Now release queries for the mean and variance.

In [None]:
q_park_mean_age = TODO
q_park_mean_age.release()

In [None]:
q_park_mean_age = TODO
q_park_mean_age.release()

### 5.c Upper Quartile of Ages on Market Street

_This example is already worked._

Estimate the 75th percentile of the age of individuals on Market Street.

In [None]:
quantile_query = (
    context.query()
    .split_dataframe(",", col_names=col_names)
    .df_is_equal("Street", "Market Street")
    .subset_by("Street", keep_columns=["Age"])
    .select_column("Age", str)
    .cast_default(int)
    .quantile_score_candidates(list(range(100)), alpha=.75)
    .report_noisy_max_gumbel(optimize="min")
)
quantile_query.release()

### 5.d Sparse Histogram of Names

_This example is already worked._

When dealing with data that has an unknown domain, the keys themselves are private information.
One approach used to privately release histograms on unknown key sets is to only release keys with large counts:
that is, only release keys that many people have contributed to, and thus remain stable across all neighboring datasets.
Another approach, used below, is to privatize a low-dimensional projection.

In [None]:
quantile_query = (
    context.query()
    .split_dataframe(",", col_names=col_names)
    .df_is_equal("Street", "Park Street")
    .subset_by("Street", keep_columns=["First Name"])
    .select_column("First Name", str)
    .count_by(MO=dp.L1Distance[int])
    .alp_queryable(scale=.025, total_limit=sum(street_counts), value_limit=400)
)
qbl = quantile_query.release()

This mechanism releases a queryable containing a differentially private, hash-based representation of the counts of all possible names.

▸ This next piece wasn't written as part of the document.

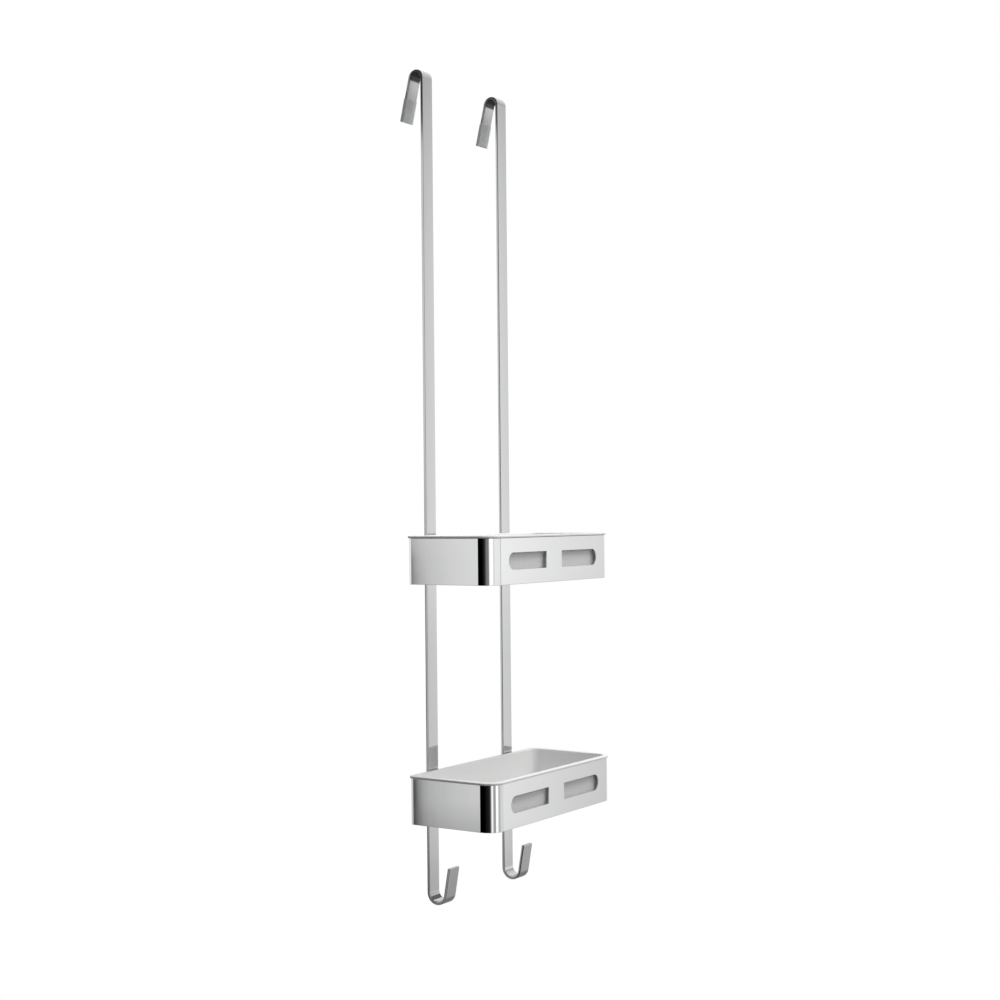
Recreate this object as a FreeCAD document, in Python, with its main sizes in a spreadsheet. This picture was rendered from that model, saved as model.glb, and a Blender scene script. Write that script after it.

As you would expect, the most common names have a relatively high number of observations.
Names that you would expect to be less common have lower counts.

In [None]:
qbl("Michael"), qbl("James"), qbl("Sharon"), qbl("Lancelot")

Lancelot would likely not be observed in the data, so you would expect the true count to be near zero.